Mercedes-Benz 300 SL Roadster der Baureihe W 198 II (1957 bis 1963)
1957 löst der 300 SL Roadster das Flügeltüren-Coupé ab. Wie sein Vorgänger ist auch dieses Fahrzeug auf die Initiative von Maximilian E. Hoffman entstanden. Technisch entspricht der Roadster weitgehend dem Coupé, durch Modifikation der Seitenteile des Gitterrohrrahmens kann die Einstiegshöhe so weit reduziert werden, dass sich normale Türen einbauen lassen.

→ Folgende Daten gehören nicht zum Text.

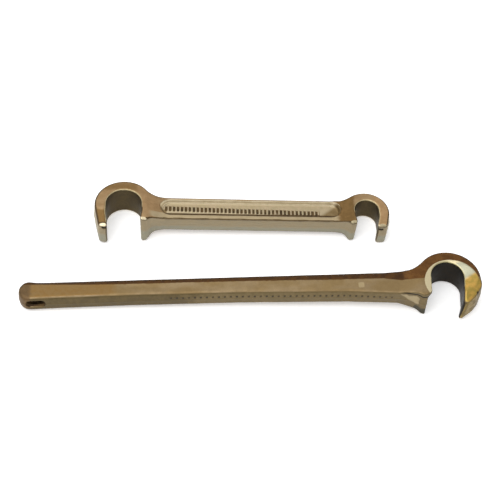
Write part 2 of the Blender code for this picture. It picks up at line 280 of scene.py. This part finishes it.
def short_surface():
    s = Surface("short_wrench", "short_wrench_forging", SHORT_PLACE, SHORT_GRID)
    x, y, z = s.p.T
    nx, ny, nz = s.n.T
    bore, near_bore, lens, glint, nick, inner = (np.zeros(len(x)) for _ in range(6))
    for centre, radius, out, corners in ((0.0, BIG_BORE, -1.0, BIG_CORNERS),
                                         (SHORT_SPAN, SMALL_BORE, 1.0, SMALL_CORNERS)):
        across = (x - centre) * out
        r = np.hypot(across, y)
        facing_in = -(nx * (x - centre) + ny * y) / np.maximum(r, 1.0)
        # the bore and limb walls, painted with dark oxide and painted shade
        ring = step(facing_in, 0.1, 0.5) * (1 - step(r, radius + 1.2, radius + 2.4))
        limb = step(-nx * out, 0.3, 0.7) * step(across, 2.0, 5.0) * step(-y, 0.0, 3.0)
        limb *= 1 - step(across, radius + 2, radius + 4)
        bore = np.maximum(bore, np.maximum(ring, limb))
        inner = np.maximum(inner, step(-nx * out, 0.1, 0.3) * step(across, 2.0, 5.0)
                           * step(-y, -2.0, 2.0) * (1 - step(-y, 20.0, 22.0)))
        heel_side = step(-across, 2.0, 8.0) * step(-y, 2.0, 6.0)
        near_bore = np.maximum(near_bore, (1 - step(r, radius + 2.2, radius + 3.2))
                               * (1 - heel_side))
        # a shallow dimple on each corner, carrying a painted highlight that is brighter on the
        # big hook, and a nick under the tip's
        for at, low in corners:
            spot = np.hypot((across - at) / DIMPLE_HALF_X, (y - low - 0.6) / DIMPLE_HALF_Y)
            spot = (1 - step(spot, 0.75, 1.1)) * step(nz, 0.1, 0.4)
            lens = np.maximum(lens, spot)
            if out < 0.0:
                glint = np.maximum(glint, spot)
        at, low = corners[0]
        nick = np.maximum(nick, hill(across - at + 1.2, 2.2, 0.9) * hill(z - NICK_Z, 0.8, 0.9)
                          * step(low + 1.5 - y, 0.0, 1.0))
    bore *= 1 - step(np.abs(nz), 0.35, 0.6)

    # the pocket, with a plain row of raised ribs along its floor
    inside = hill(x - POCKET_MIDDLE[0], 88.7, 1.5) * hill(y - POCKET_MIDDLE[1], 10.0, 0.9)
    pocket = inside * (1 - step(np.abs(z), 8.3, 9.0) * step(np.abs(nz), 0.85, 0.97))
    pocket *= hill(np.abs(z) - 6.9, 2.7, 0.6)
    band = hill(y - 1.9 + 0.024 * (x - 74.0), 2.7, 0.9) * hill(x - RIB_ROW_X, RIB_ROW_HALF, 1.0)
    band *= step(nz, 0.4, 0.7) * hill(z - POCKET_FLOOR, 1.2, 0.5)
    rib = hill(repeat(x, RIB_START, RIB_PITCH), RIB_WIDTH / 2 - 0.4, 0.8) * band
    lift = 0.07 * waves(s.p, 10.0, 3) + 0.02 * waves(s.p, 2.4, 4)
    lift += parting(z, nz, 0.12, 0.7)
    dents = DIMPLE_DEPTH * lens + NICK_DEPTH * nick
    s.p += s.n * (lift * (1 - bore) + RIB_HEIGHT * rib - dents)[:, None]
    s.write()

    # fields for the paint; nx, ny and nz are still the smooth normals from before the lift
    edge = np.minimum(1.3 * s.rounding(), 1.0) * (1 - inside)
    side = (1 - step(np.abs(nz), 0.3, 0.8)) * (1 - bore) * (1 - inside)
    # painted light: the pocket's back wall and its left end wall, nearly white so they show no
    # shade
    wall = inside * step(z, 0.0, 1.0) * (1 - step(nz, 0.5, 0.85))
    wall *= np.maximum(step(-ny, 0.15, 0.45), step(nx, 0.15, 0.45) * step(y, 0.0, 4.0))
    # darker at the pocket's ends: painted shade at the right end, a browner tone at the left
    # end's front half
    left_end = 0.9 * (1 - step(x, 39.5, 44.0)) * (1 - step(y, -1.0, 4.0))
    right_end = step(x - 1.2 * y, 188.0, 208.0)
    # painted shade along the outer rounded edges, heavier on the big hook's outer side
    outline = 2.8 * s.blur(edge, 2) + 3.0 * s.blur(edge, 4) * step(-x, 4.0, 12.0)
    outline = np.minimum(outline, 1.0) * (1 - near_bore) * (1 - inner)
    crown = 0.6 * step(y, 8.0, 20.0) * step(-x, -20.0, -10.0)
    small_neck = hill(x - SHORT_SPAN + 26.0, 9.0, 10.0)
    big_limb = step(-x, 10.0, 18.0) * step(-y, 4.0, 12.0)
    small_crown = step(x - SHORT_SPAN, 2.0, 14.0)
    big_neck = 0.5 * hill(x - 26.0, 6.0, 8.0)
    s.mark(bore=s.blur(bore, 1), pocket=s.blur(pocket, 2), side=s.blur(side, 1),
           # painted shade between the ribs
           gap=s.blur(band * (1 - rib), 1) * (0.85 + 0.4 * waves(s.p, 6.0, 9)),
           low=step(-z, -4.0, 8.0) * side, end=pocket * np.maximum(right_end, left_end),
           # painted highlights on the corner dimples
           lens=s.blur(lens, 1), glint=s.blur(glint, 1), nick=s.blur(nick, 1),
           wall=s.blur(wall, 1),
           shade=pocket * (1 - step(y, -3.3, -2.5)) * hill(x - POCKET_MIDDLE[0], 84.0, 6.0),
           # painted highlight on the bore rims and the limbs' inner edges
           rim=edge * np.maximum(near_bore, inner),
           # a painted highlight along the handle's front edge
           pale=hill(y + 10.2, 2.8, 1.4) * step(nz, 0.5, 0.8) * hill(x - 118.0, 84.0, 16.0),
           outline=outline * (1 - 0.5 * step(-ny, 0.4, 0.7)),
           brown=crown + small_neck + big_limb,
           tan=(small_crown + big_neck) * (1 - side))
    return s.obj


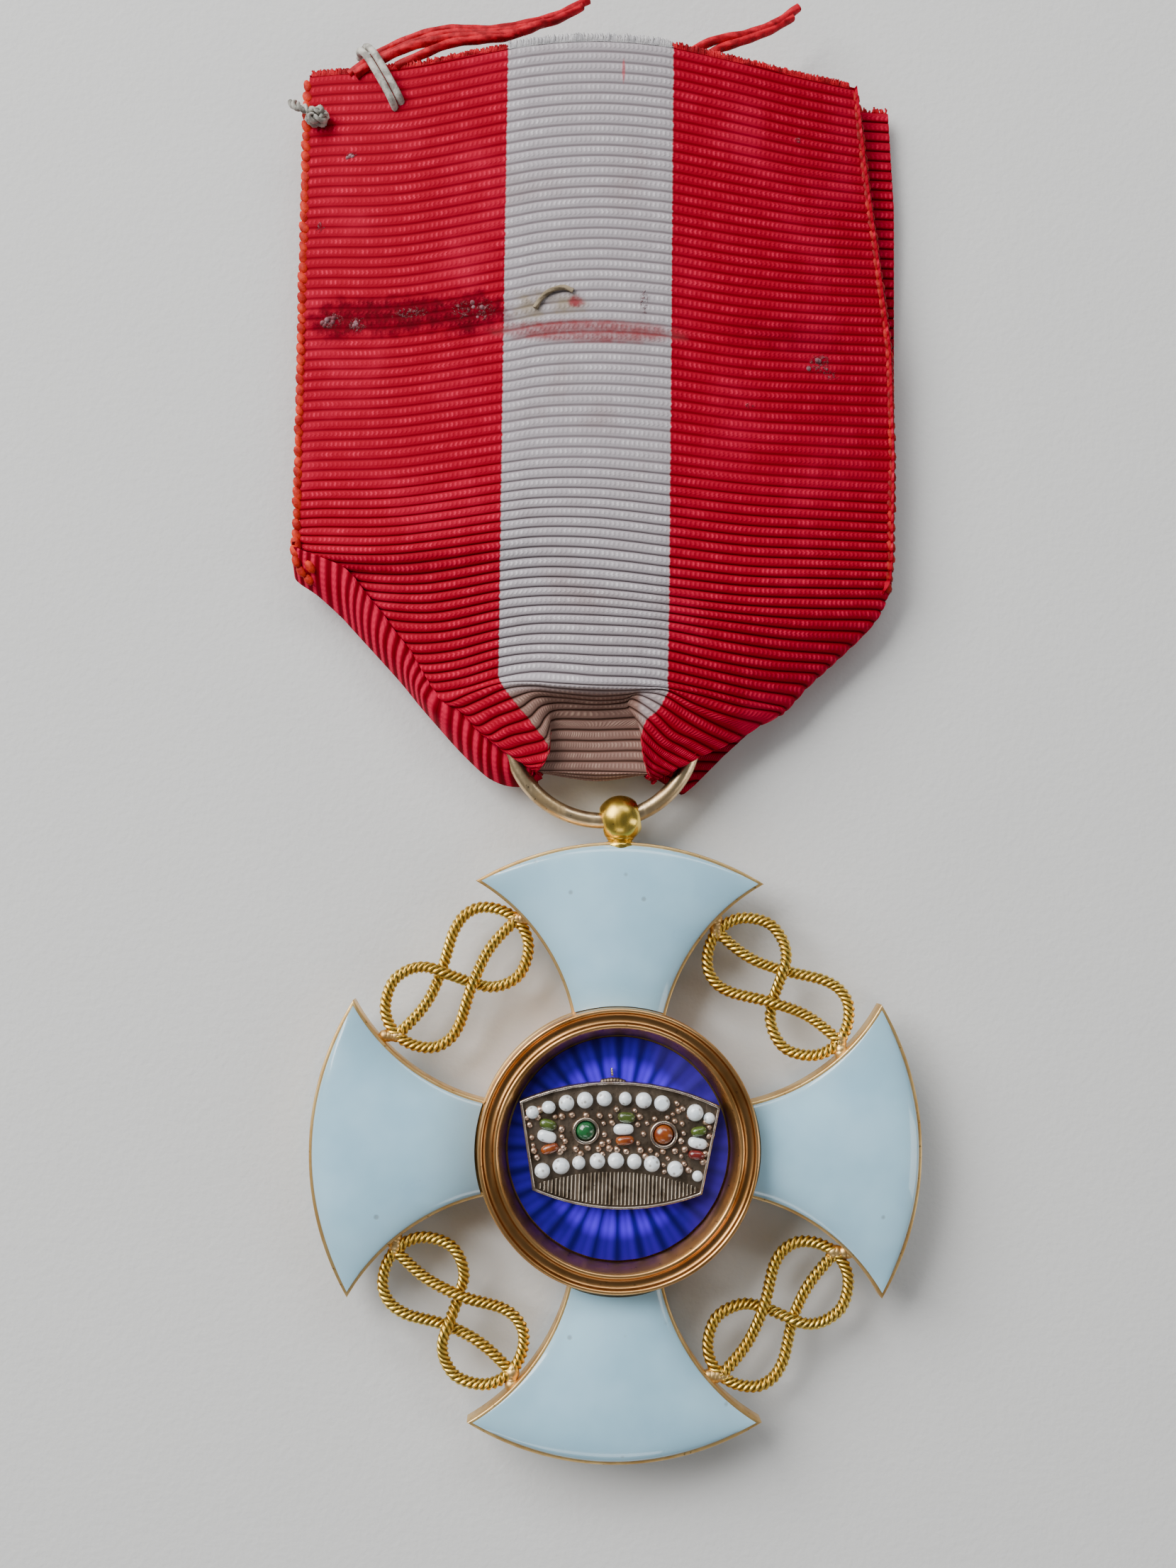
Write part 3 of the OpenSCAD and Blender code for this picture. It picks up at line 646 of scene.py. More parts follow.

Grundlegend verbessert ist die Hinterrad-Aufhängung: Die bereits vom Typ 220 a bekannte Eingelenk-Pendelachse mit tief gelegtem Drehpunkt ist in angepasster Form nun auch beim 300 SL Roadster eingebaut und wird erstmals mit einer Ausgleichsfeder versehen. Gegenüber der ursprünglichen Pendelachse des Flügeltüren-Coupés ergibt das deutlich verbesserte Fahreigenschaften. Ab Oktober 1958 gibt es als Sonderausstattung ein abnehmbares Coupédach mit weit herumgezogenem Heckfenster.
Eine Sonderausführung des 300 SL Roadster ist der für die Teilnahme an der amerikanischen Sportwagenmeisterschaft in zwei Exemplaren gebaute 300 SLS, mit dem Paul O’Shea die amerikanische Sportwagenmeisterschaft 1957 in der Kategorie D mit deutlichem Vorsprung vor der Konkurrenz gewinnt. Die Produktion des 300 SL läuft zeitgleich mit dem Bau des 190 SL am 8. Februar 1963 in Sindelfingen aus. Beide Versionen des 300 SL, Roadster und Flügeltüren-Coupé, sind von Anfang an ausgesprochene Liebhaberfahrzeuge und gehören heute zu den gesuchtesten und bestnotierten Klassikern.